One email was sent, with one video of a strange song about a plastic fox in a garden, and that was enough to lure Chorizo Garbanzo, Rebel Rikkit and Toyota Jim to Parr Hall to see the Mik Artistik’s Ego Trip. Well, that, and an endorsement from Dr Cooper Clarke (you don’t see many of those around).
After a deep analysis of boyhood toy envy to resolve whether a Grifter was better than a Chopper and whether a Chipper was better than a Raleigh Power Drive, and was it indeed social death for a 10 year old boy to be gifted a ‘girls’ bike, it was time to explore the newly developed Parr Hall, which had gone all Hacienda Club on us with stark urban greys and plain wood finishes more Amsterdam than Warrington!

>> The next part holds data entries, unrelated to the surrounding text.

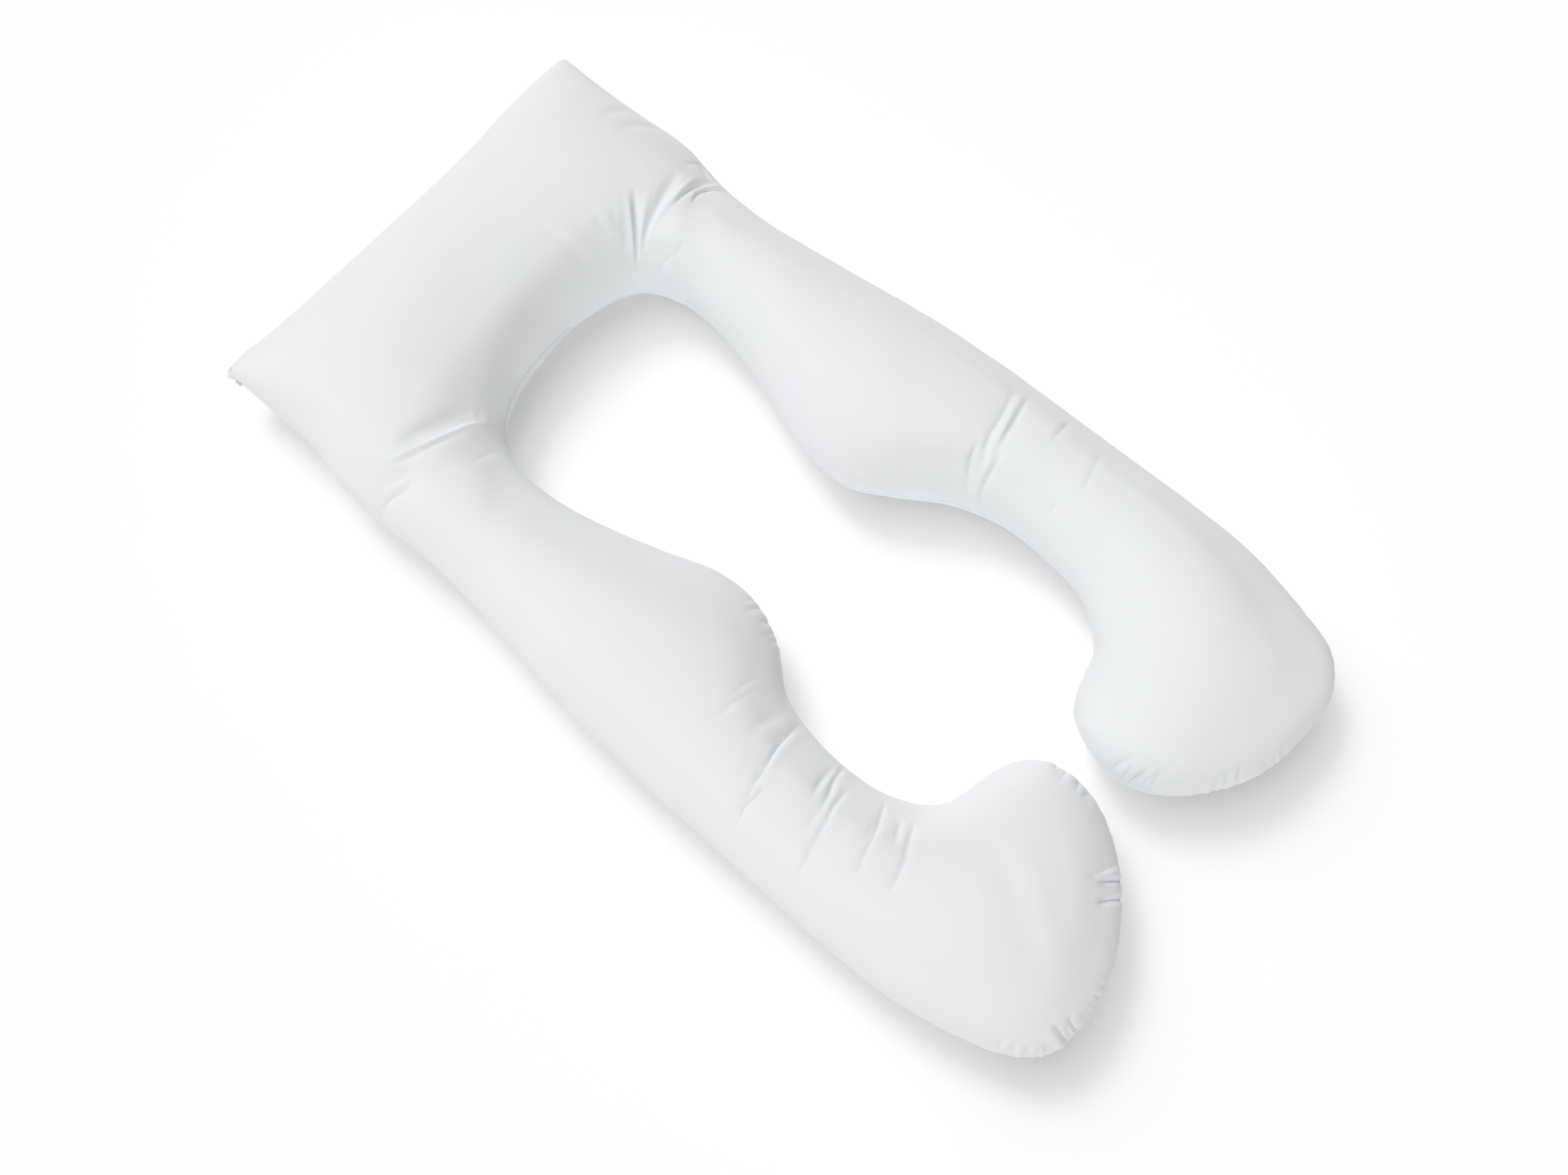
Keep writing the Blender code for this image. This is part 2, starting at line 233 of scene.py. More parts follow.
# The seam. The panels' edges are overlocked together and turned inside, so only a narrow valley
# shows, a little gathered where the thread draws the cloth in. Between the arms the seam climbs
# over the widest line at the left and dips under it at the right.
SEAM_STEP = 0.001
SIDEWAYS_STEPS = 4             # how many steps each way give the outline's direction
SEAM_LOOK_FROM = 0.04
Lift = namedtuple("Lift", "x y rise")
SEAM_LIFTS = (
    Lift(-0.165, 0.335, 0.000),
    Lift(-0.148, 0.374, 0.009),
    Lift(-0.124, 0.390, 0.013),
    Lift(-0.058, 0.410, 0.012),
    Lift(-0.008, 0.416, 0.008),
    Lift(0.031, 0.418, 0.001),
    Lift(0.082, 0.408, -0.007),
    Lift(0.130, 0.391, -0.014),
    Lift(0.155, 0.366, -0.012),
    Lift(0.168, 0.310, 0.000),
)


def sewn_edge(shape):
    """The loop of points along the solid's sewn edge, counterclockwise from above."""
    edges = {}
    for edge in shape.edges:
        if all(abs(vert.co.z - SEAM_HEIGHT) < SAME_POINT for vert in edge.verts):
            for vert in edge.verts:
                edges.setdefault(vert, []).append(edge.other_vert(vert))
    first = max(edges, key=lambda vert: vert.co.y)
    loop = [first]
    previous = None
    here = first
    while True:
        following = next(vert for vert in edges[here] if vert is not previous)
        if following is first:
            break
        loop.append(following)
        previous, here = here, following
    points = np.array([vert.co[:2] for vert in loop])
    turned = np.roll(points, -1, axis=0)
    if (points[:, 0] * turned[:, 1] - points[:, 1] * turned[:, 0]).sum() < 0:
        points = points[::-1]
    return points


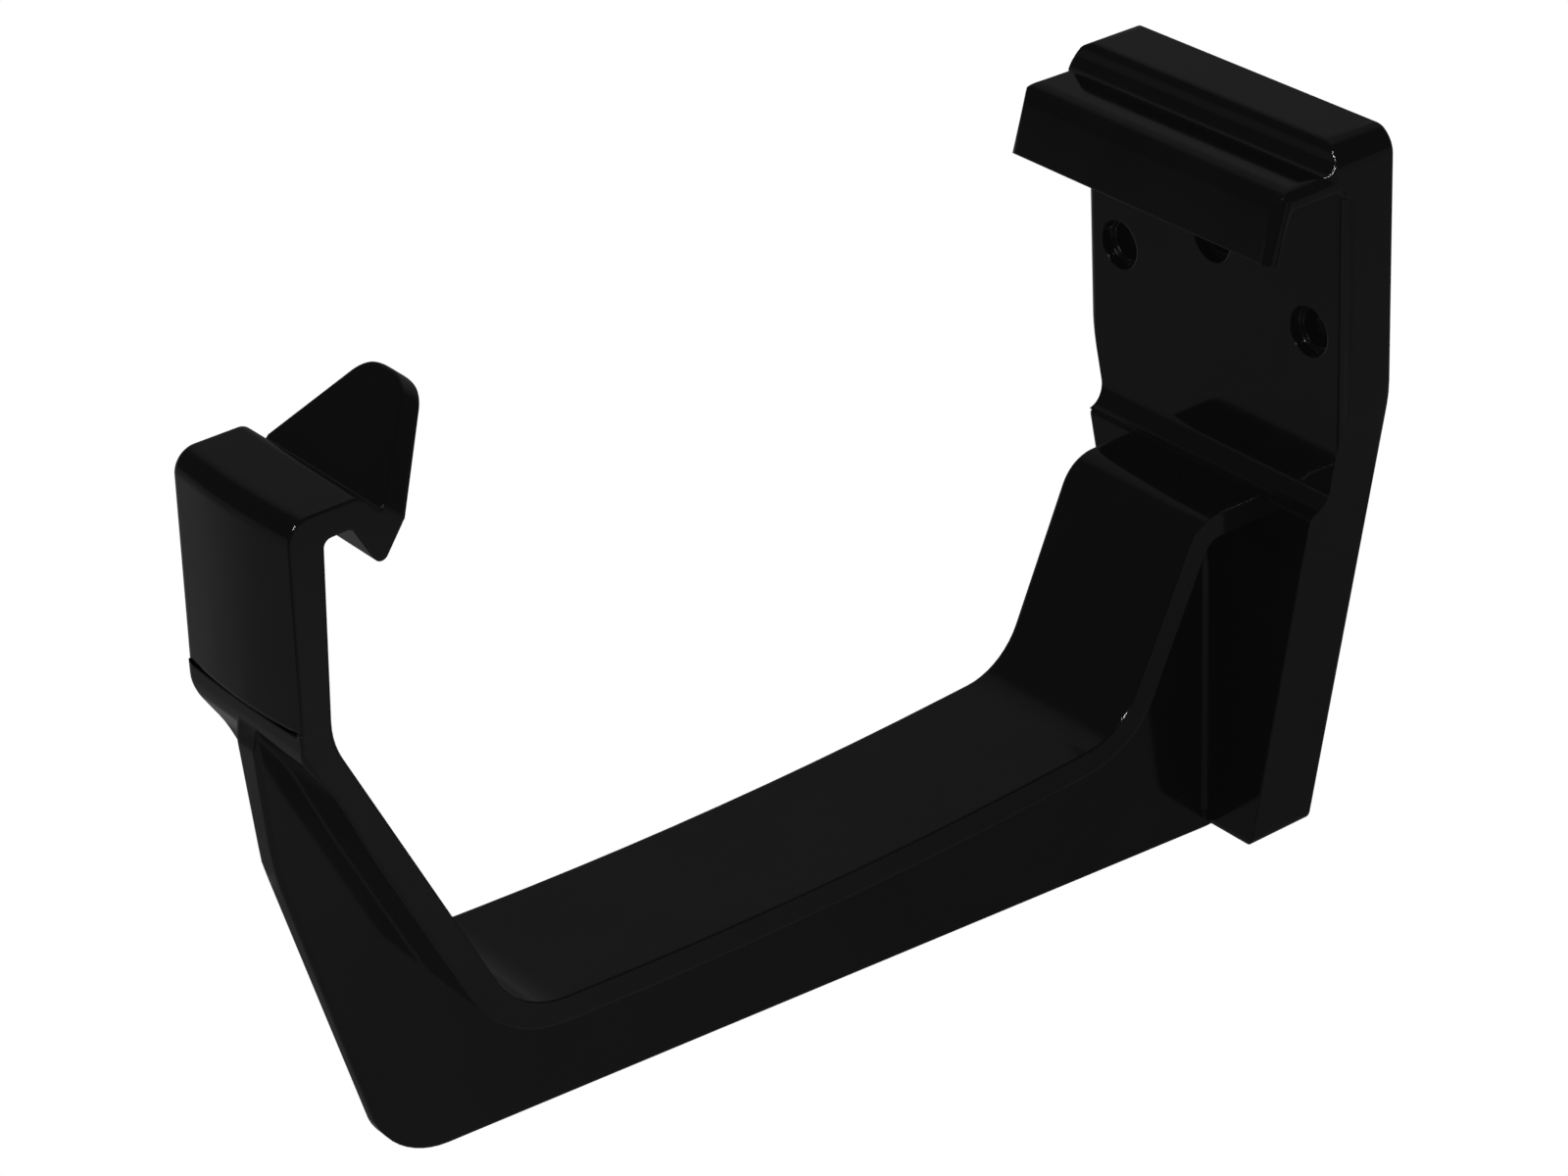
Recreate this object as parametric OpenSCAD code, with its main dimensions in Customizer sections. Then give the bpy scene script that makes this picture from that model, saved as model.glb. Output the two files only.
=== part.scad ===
// Gutter fascia bracket for a square-line gutter, moulded in one piece.
// A vertical back plate screws to the fascia. A flat strap leaves the plate,
// passes under the gutter and rises in front of it to a snap hook with a
// thumb tab. A thin upright web stiffens the strap from below, and a lip at
// the head of the plate holds the rear edge of the gutter down.
// X runs along the gutter, the fascia is the plane Y = 0 with the bracket in
// front of it at negative Y, and Z is up. The origin lies on the fascia
// midway between the two lower screw holes.

/* [Gutter cradle] */
// Clear distance from the face of the plate to the front wall at the hook
cradle_w = 114.1; // [110:0.1:118]
// Depth of the cradle floor below the screw holes, taken at its corners
floor_z = 41.0; // [39:0.05:44]
// How far the middle of the floor would sag if its two halves stayed straight
floor_sag = 2.15; // [0.5:0.05:3.5]
// Lean of the front wall from the vertical, outward towards its foot
wall_lean = 4.0; // [3:0.1:6]
// Lean of the outer face of the front wall
face_lean = 2.4; // [1.5:0.1:4]
// Height of the knee in the front wall below the screw holes
knee_z = 3.55; // [1:0.05:6]
// Slope of the lower front wall from the vertical
front_slope = 24.7; // [22:0.1:27]
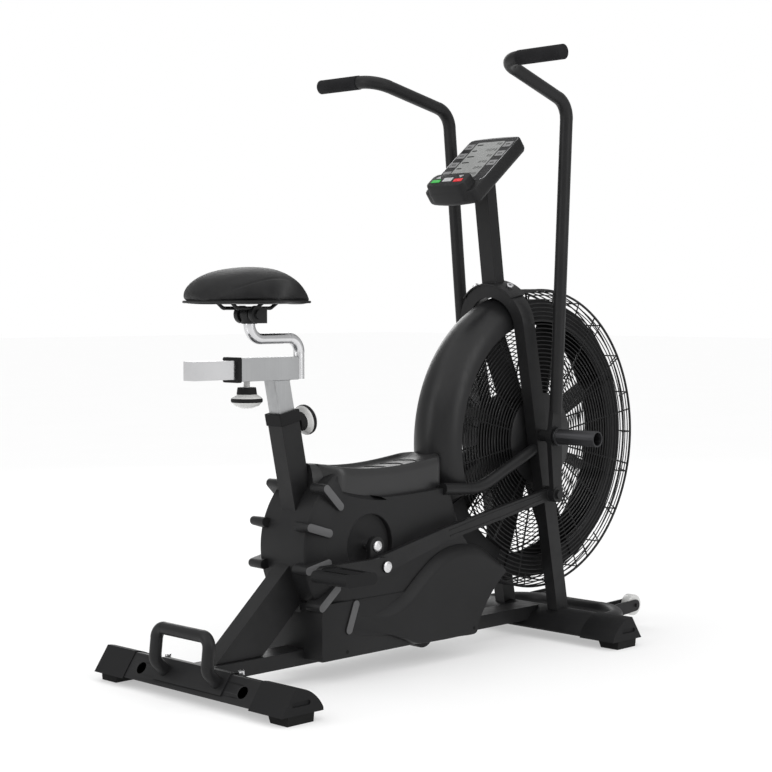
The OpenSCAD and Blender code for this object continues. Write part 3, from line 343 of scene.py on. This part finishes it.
def placed(data, origin, axis):
    """Moves (vertices, faces) so local z lies along axis at origin."""
    turn = Vector(axis).to_track_quat("Z", "Y").to_matrix()
    return [turn @ v + Vector(origin) for v in data[0]], data[1]


# ---- fan cage: close wire rings, spokes and rim hoops ----

SHROUD_EDGE = 0.268
OPEN_LOW, OPEN_HIGH = -120.0, 103.0


def wire_cage():
    wire = 0.0013
    pitch = 0.0092
    hub = 0.100
    for side, node in ((-1, "cage_right"), (1, "cage_left")):
        y = side * (CAGE_HALF - wire)
        parts = []
        radius = hub
        while radius < CAGE_R - 0.006:
            if radius < SHROUD_EDGE - 0.003:
                parts.append(tube_data(fan_ring(radius, y), wire, 6, True))
            else:
                arc = fan_ring(radius, y, OPEN_LOW, OPEN_HIGH - OPEN_LOW)
                parts.append(tube_data(arc, wire, 6))
            radius += pitch
        for r in (hub, SHROUD_EDGE - 0.004):
            parts.append(tube_data(fan_ring(r, y - side * 0.002), 0.0022, 8, True))
        spokes = 16
        for i in range(spokes):
            a = 360 * i / spokes + 9
            turned = (a + 180) % 360 - 180
            end = CAGE_R - 0.002 if OPEN_LOW < turned < OPEN_HIGH else SHROUD_EDGE - 0.004
            arm = [Vector((FAN.x + r * cos(radians(a)), y - side * 0.0025, FAN.z + r * sin(radians(a))))
                   for r in (hub - 0.004, end)]
            parts.append(tube_data(arm, 0.0019, 6))
        plate = lathe_data([(0.022, 0), (hub, 0), (hub + 0.002, 0.0012), (hub, 0.003), (0.022, 0.003)], 64)
        parts.append(placed(plate, (FAN.x, y - 0.0015, FAN.z), (0, 1, 0)))
        obj = add_object("cage_wires_" + node[5:], joined(node + "_wires", parts))
        shade(obj)
        settle(obj, MATERIALS["wire_black"], "frame", (node,))


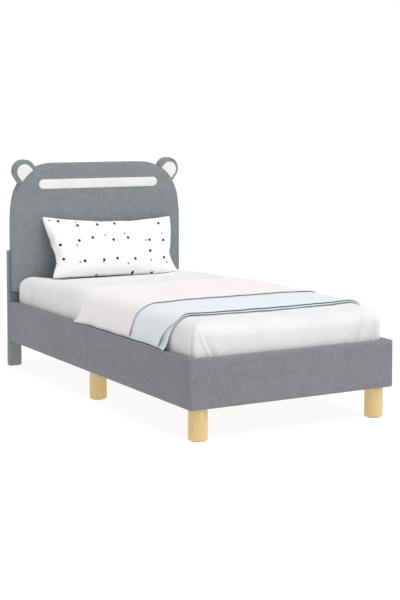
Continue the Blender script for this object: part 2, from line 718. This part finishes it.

First up were The Nylon Hearts, a vocal trio singing Boogie Woogie with a bit of northern verve and cheek. They kept the harmonies tight and were not afraid to call the crowd a “bunch of pervs”.
This was, however, not a precursor to what was to follow, for a very different trio adorned the performance space thereafter as Mik Artistik’s Ego Trip was launched on an unsuspecting audience. It’s hard to describe Mik without the ability to glare manically into your eyes (because that’s what he would have wanted). 60 years old, wearing a soiled Lab Technician’s white coat, a flat cap with a single red bobble on the front, absent mindedly singing into his maraca, he cuts an unlikely musical shaman, yet over the next 2 hours that’s exactly what he became.
Whipping the ecstatic crowd into a vortex of hilarity, laughter, tension, and transcendence while always finding time to stop to identify a deeper human truth, like if he’s at the window with a leather, he’s a window cleaner or that when you turn 60, young people stop handing you flyers. In fact, most of the surreal bases of human wonder were covered, such as the erotic glamorous pull of the library, the unusual muscles developed by dads from all the exhausting weird tasks they have to carry out, and why does your own nose contain so much culinary delights?
Mik delivers this madness with a swagger and spontaneity that is hard to keep up with. As a lady in a pink dress walks by, he launches into the riff “Lady in a pink top goes to the lavatory, hope she doesn’t know that I just want her to pee on me”. His ability to improvise was assisted by the requirement for anyone wanting the toilet having to do a walk of shame past the stage to be the next victim of Mik’s razor sharp wit.
The knock-about humour was served with many raw slices of musings on love and regret and the realisation that it’s not about fame, it’s not about money, it’s about getting together and communicating and having a party in the knowledge that real transcendence can be found in a pair of Adidas Sambas. Come on everyone, let’s buy some towels!
Did I mention he and the rest of the them could really sing? That’s probably important to note.
Thanks to Mik and the boys, come back to Warrington again soon! And as for you, rest of the world. Like and follow, like and follow!
Here’s Mik’s Website, here’s Mik’s Facebook and here’s Mik’s Twitter. Get on them all!!
Thanks, that is a lovely review, which I have just shared all over Social Media. Mik & the boys are on fire at the moment, and as for coming back to Warrington, we’d love to, and I will be speaking with the venue next week, to see if we can arrange a follow up date in the New Year, be great if we could get even more through the door. Cheers.
You’re welcome. They were indeed on fire and let’s have them back soon!
I first saw Mik Artistik by accident. One night around a decade ago, when I was trying to put my band together, we’d arranged to meet a prospective guitarist in a pub in Leeds. The guitarist didn’t turn up, but the night was saved by the fact that Mik was playing. It remains to this day the funniest and most surreal evening of my existence. Man’s a genius.